About 32,000 students with a dependent child received Cal Grants in 2017-18, according to the state Legislative Analyst’s Office. However the same report estimated that about 44,000 otherwise eligible student parents did not receive Cal Grants because of the limits on the number of the competitive ones. (They could still be eligible for federal or campus-based aid.)

In another part of his higher education plans, Newsom has proposed increasing the number of so-called competitive Cal Grants for those older students by 4,250. Legislators are pushing for dramatically bigger increases, using the funds that would have gone for parents’ living costs. The state Assembly is advocating for 44,250 more competitive Cal Grants. Other proposals would lift the age limit on grants for transfer students.

Assemblyman Kevin McCarty (D-Sacramento) recently spoke of all those issues at a hearing of the Assembly Budget Subcommittee on Education Finance which he chairs. “We appreciate the governor’s effort to talk about the needs of college students who are also parents,” he said. But while omitting the governor’s proposal, McCarty said he wanted that large boost in the number of competitive grants and emphasized that student-parents should receive some extra points in the scoring that decides who will receive those grants. Details remain to be worked out. Family income and parents’ education levels are among the factors in the scoring now.

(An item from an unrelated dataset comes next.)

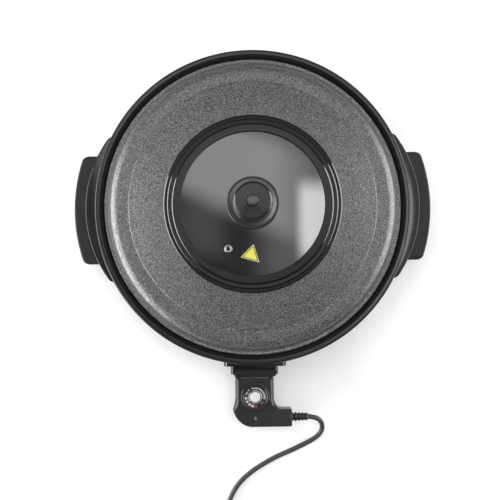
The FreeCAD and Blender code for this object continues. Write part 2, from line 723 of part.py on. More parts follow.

The governor’s proposal for this new aid category was “a good acknowledgment” that student-parents are often an overlooked college population and face education barriers because of child care expenses, said Ria Sengupta Bhatt, who is interim executive director of California Competes, an organization that advocates policies to help more people earn college degrees. But the alternative of expanding the number of competitive grants would help some student-parents, even if they are not guaranteed any, she said.

“There are different ways to get at the same problems,” she added.